GOAL OF THE EXERCISE: Return only the lines running from the top of the entries to the line with "wasm.setup();", inclusive, exactly as written.
**** DATA SUPPLIED
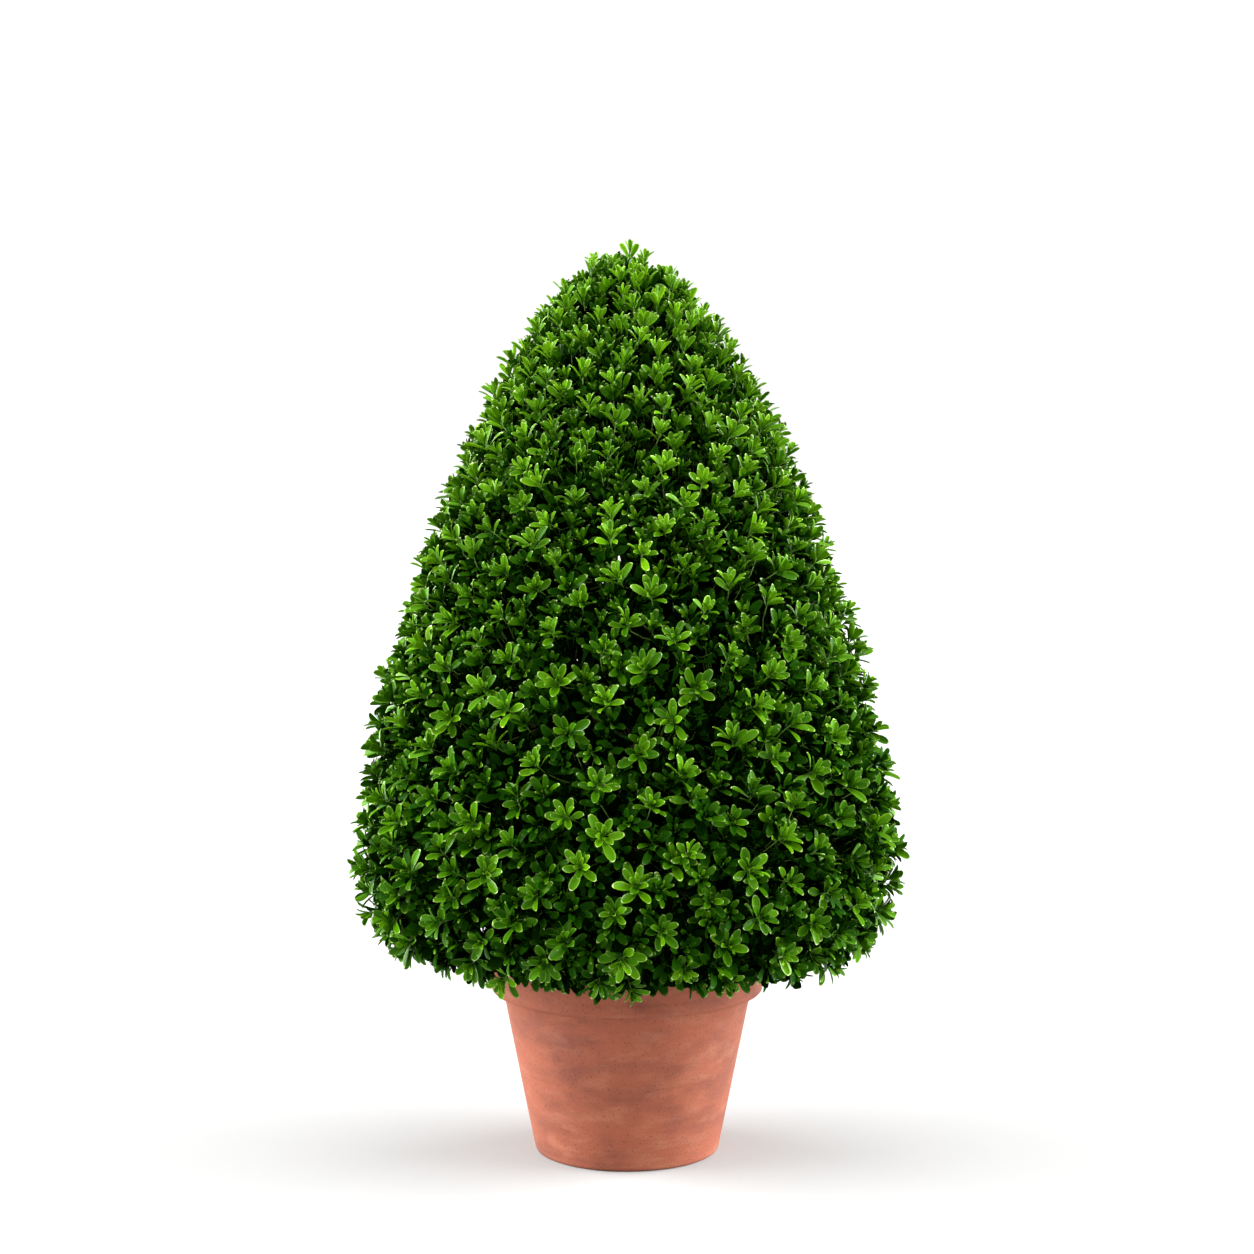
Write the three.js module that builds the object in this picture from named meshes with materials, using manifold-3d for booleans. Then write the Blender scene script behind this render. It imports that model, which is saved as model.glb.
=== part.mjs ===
// A boxwood clipped to a round-topped cone, growing in a plain clay pot.
// Millimetres, +Z up. The origin is the middle of the pot's flat underside.
// Levels are heights above the hem, which is the lowest edge of the foliage.
import * as THREE from "three";
import { mergeVertices } from "three/addons/utils/BufferGeometryUtils.js";
import Module from "manifold-3d";

const wasm = await Module();
wasm.setup();

// The crown's outline, measured to the leaf tips
const CROWN_HEIGHT = 1219;
const CROWN_RADIUS = 467;
const WIDEST_LEVEL = 190;
const HEM_RADIUS = 395;
const HEM_HEIGHT = 350; // the hem above the ground
const HEM_FRINGE = 14; // how far leaf tips hang below the hem
const FLANK_FULLNESS = 1.35; // how long the flank stays wide as it rises
const TOP_ROUNDNESS = 0.62; // how bluntly it closes at the top

// How shoots grow: square to the outline, and more upright higher up
const UPWARD_LIFT = THREE.MathUtils.degToRad(28);
const LOWEST_GROWTH = THREE.MathUtils.degToRad(-35);

// The dense inside of each mass, measured inwards from the leaf tips
const CORE_DEPTH = 50;
const CORE_THICKNESS = 88;
const CORE_LUMP = 4;
const MASS_CLEARANCE = 2; // each mass stays this far inside its own space
const STUB_LENGTH = 28; // a mass's stem, between its core and its bough

// Shoots and leaves
const SHOOT_COUNT = 128;
const SHOOT_BORDER = 34; // how far a shoot keeps from the edge of its mass
const SHOOT_SUNK = 26;
const SHOOT_LENGTH = 17; // outside the core
const SHOOT_FOOT_RADIUS = 6;
const SHOOT_TIP_RADIUS = 4.6;
const SHOOT_SETBACK = 8; // the most that a shoot stays below the outline
const LEAF_LENGTH = 82;
const LEAF_WIDTH = 40;
const LEAF_THICKNESS = 3.4;
const LEAF_SINK = 1.6; // how far a leaf's root goes past the shoot's axis
const TOP_LEAF_SIZE = 0.74; // leaves at the very top, against those at the hem
const GOLDEN_ANGLE = Math.PI * (3 - Math.sqrt(5));

// The pot
const POT_HEIGHT = 340;
const POT_FOOT_RADIUS = 160;
const POT_NECK_RADIUS = 214; // the wall's outside, just under the rim
const POT_WALL = 17;
const POT_FLOOR = 22;
const RIM_RADIUS = 235;
const RIM_HEIGHT = 62;
const RIM_ROUND = 7;
const DRAIN_COUNT = 3;
const DRAIN_RADIUS = 9;
const DRAIN_CIRCLE = 78;
const POT_SIDES = 36;

// The soil
const SOIL_HEIGHT = 300;
const SOIL_DIP = 5; // how much lower the soil is at the wall
const SOIL_FLAT_RADIUS = 90;

// The woody frame
const GAP = 0.3; // between solids that touch
const STEM_TOP_LEVEL = 150;
const STEM_BASE_RADIUS = 30;
const STEM_TOP_RADIUS = 22;
const FLARE_RADIUS = 17; // how far the root flare spreads past the stem
const FLARE_HEIGHT = 42;
const FLARE_LOBES = 5;
const LEADER_TIP_RADIUS = 7.5;
const BOUGH_STAGGER = 26; // height between neighbouring boughs' feet
const CUT_SPARE = 14; // spare length on a piece of upright wood before its ends are cut

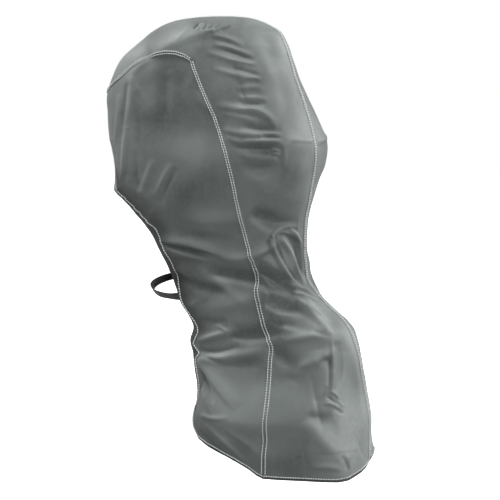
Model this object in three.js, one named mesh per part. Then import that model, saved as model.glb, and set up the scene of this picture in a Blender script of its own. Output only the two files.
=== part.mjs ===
// Outboard motor cover: a full-length cloth cover that hangs from the top of a tilted motor.
//
// Millimetres, +Z up, +X aft (away from the boat), +Y to starboard. The origin is on the inner
// face of the top, at the middle plane, where the motor's cowl carries the cover.
//
// Four cloth panels and a webbing strap. The two front side panels reach from the arched seam
// at the cowl down to the bottom, and their free front edges are hemmed. The two top and back
// panels run from the front tip over the top and down the back, and meet in the centre seam.
// The strap loops across the open front.
import * as THREE from 'three';

// Driving sizes.
const SHEET = 2; // coated cloth with the slack it hangs in
const HEM_THICKNESS = 3; // the turned edge
const HEM_DEPTH = 14;
const SEAM_GAP = 0.3; // clearance between neighbouring panels
const FREE_EDGE_TOP = 395; // the front seam ends and the open front begins this far down
const BOTTOM = 1478;
const ARCH_CORNER = 135; // where the arched seam meets the side seam, down from the top
const CLOTH_GREY = 0x7b8280;
const WEBBING_BLACK = 0x17181a;

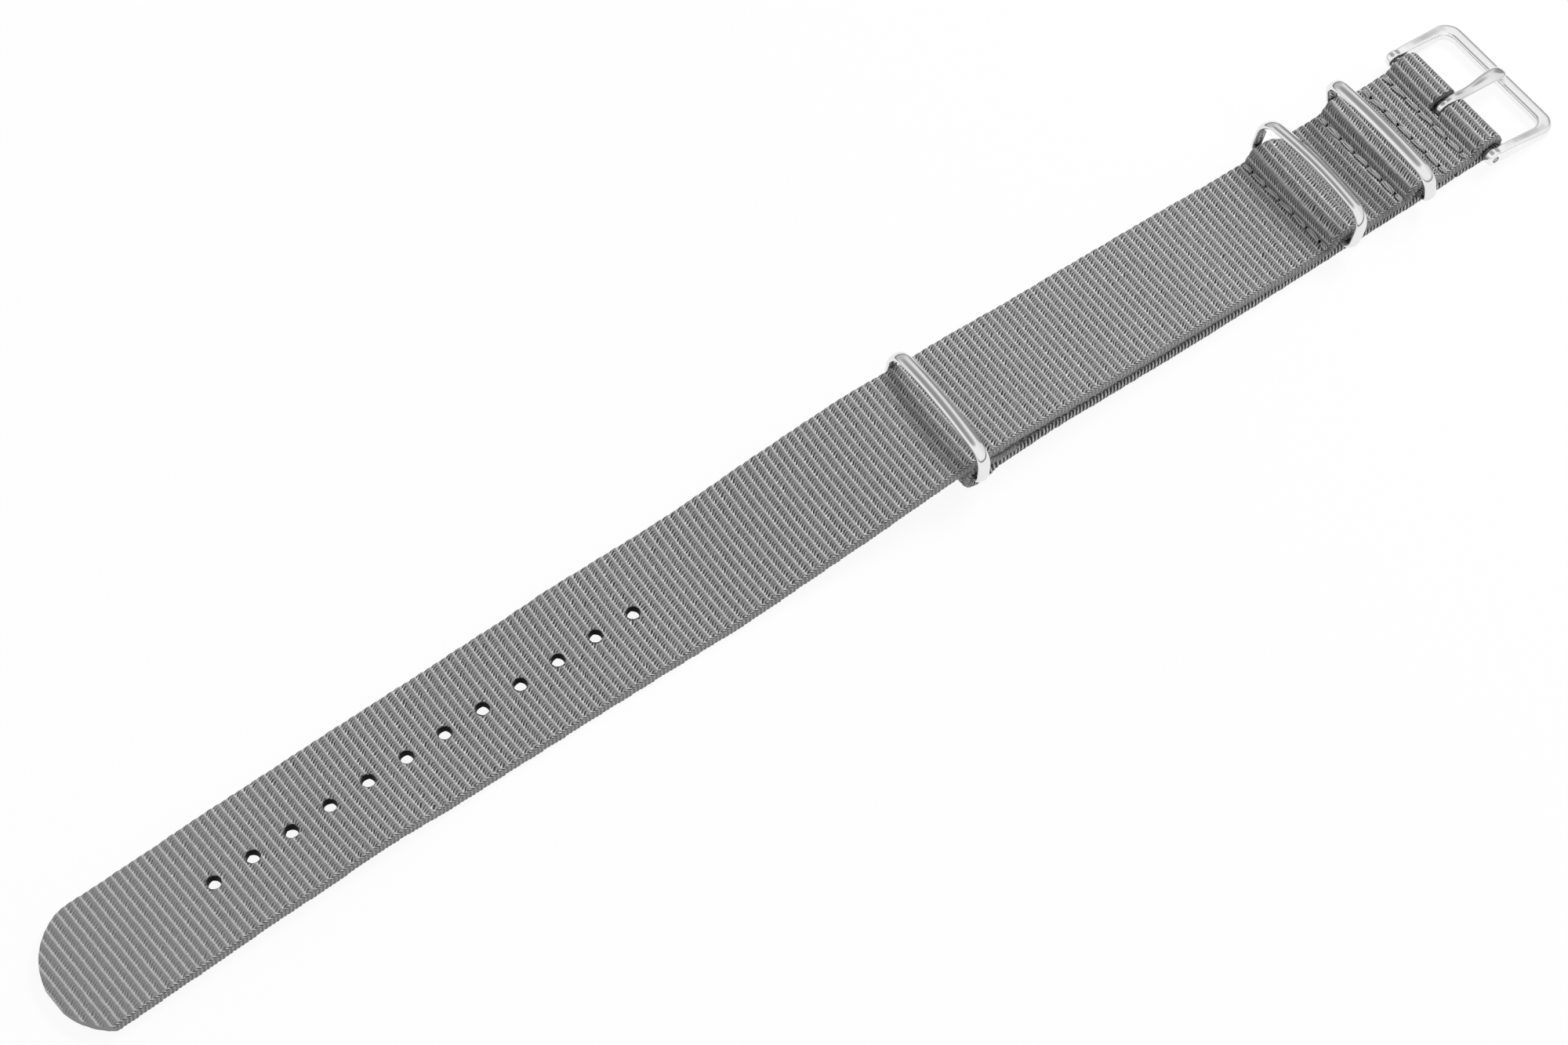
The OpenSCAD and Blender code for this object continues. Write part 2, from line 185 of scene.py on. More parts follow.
********
RESPONSE TO THIS TASK:
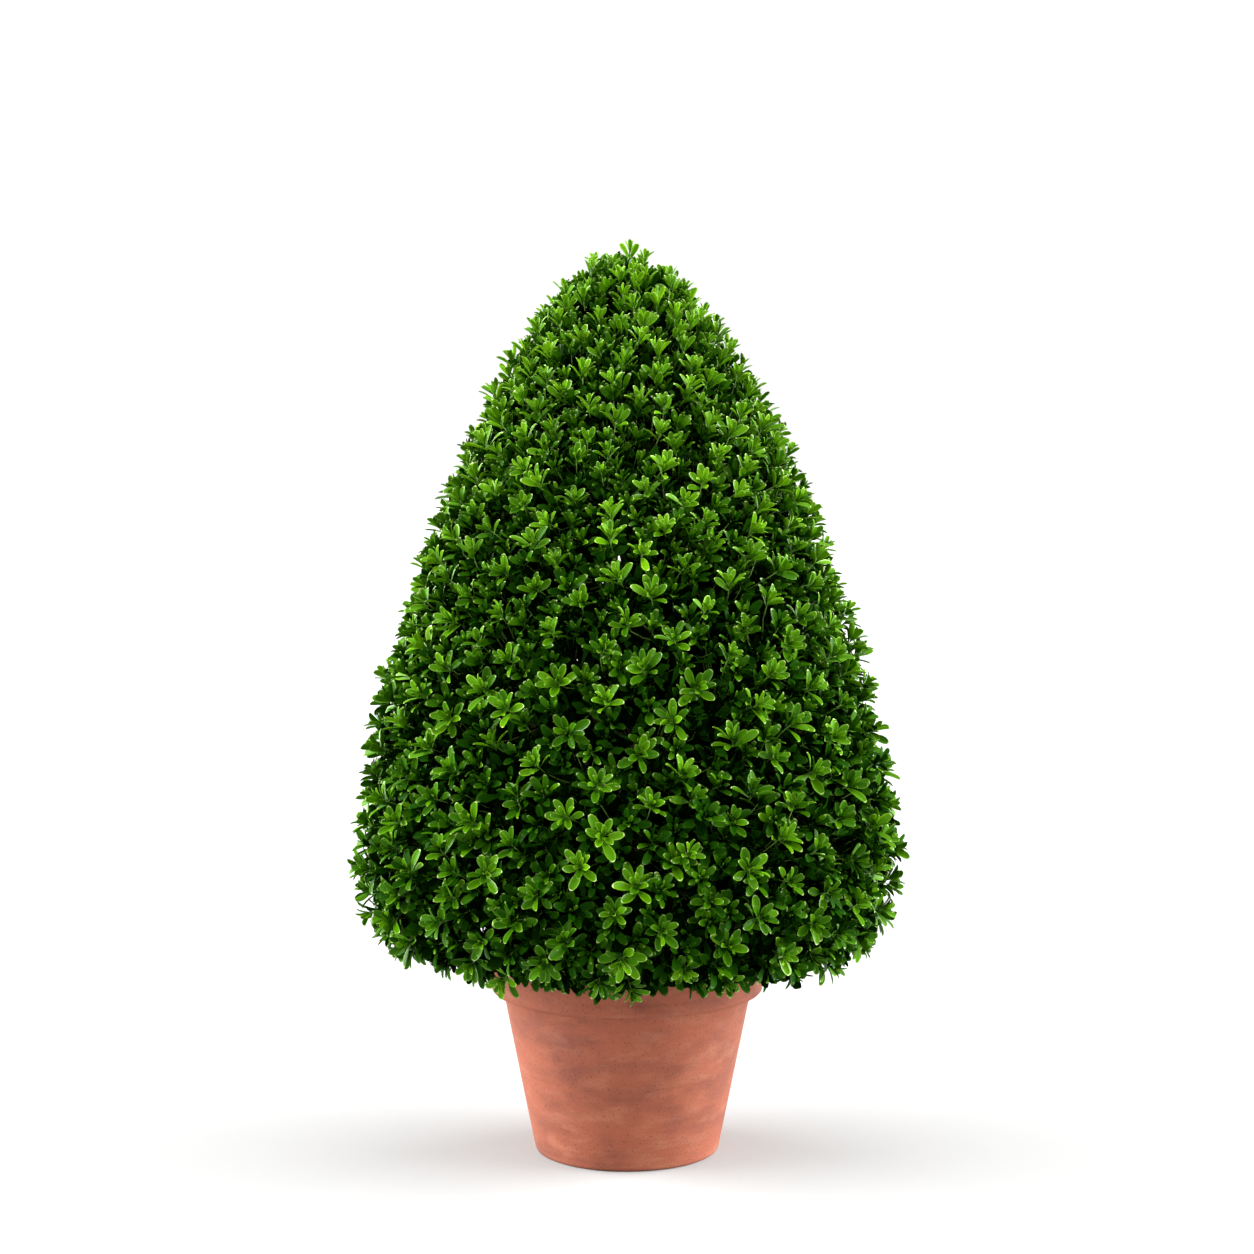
Write the three.js module that builds the object in this picture from named meshes with materials, using manifold-3d for booleans. Then write the Blender scene script behind this render. It imports that model, which is saved as model.glb.
=== part.mjs ===
// A boxwood clipped to a round-topped cone, growing in a plain clay pot.
// Millimetres, +Z up. The origin is the middle of the pot's flat underside.
// Levels are heights above the hem, which is the lowest edge of the foliage.
import * as THREE from "three";
import { mergeVertices } from "three/addons/utils/BufferGeometryUtils.js";
import Module from "manifold-3d";

const wasm = await Module();
wasm.setup();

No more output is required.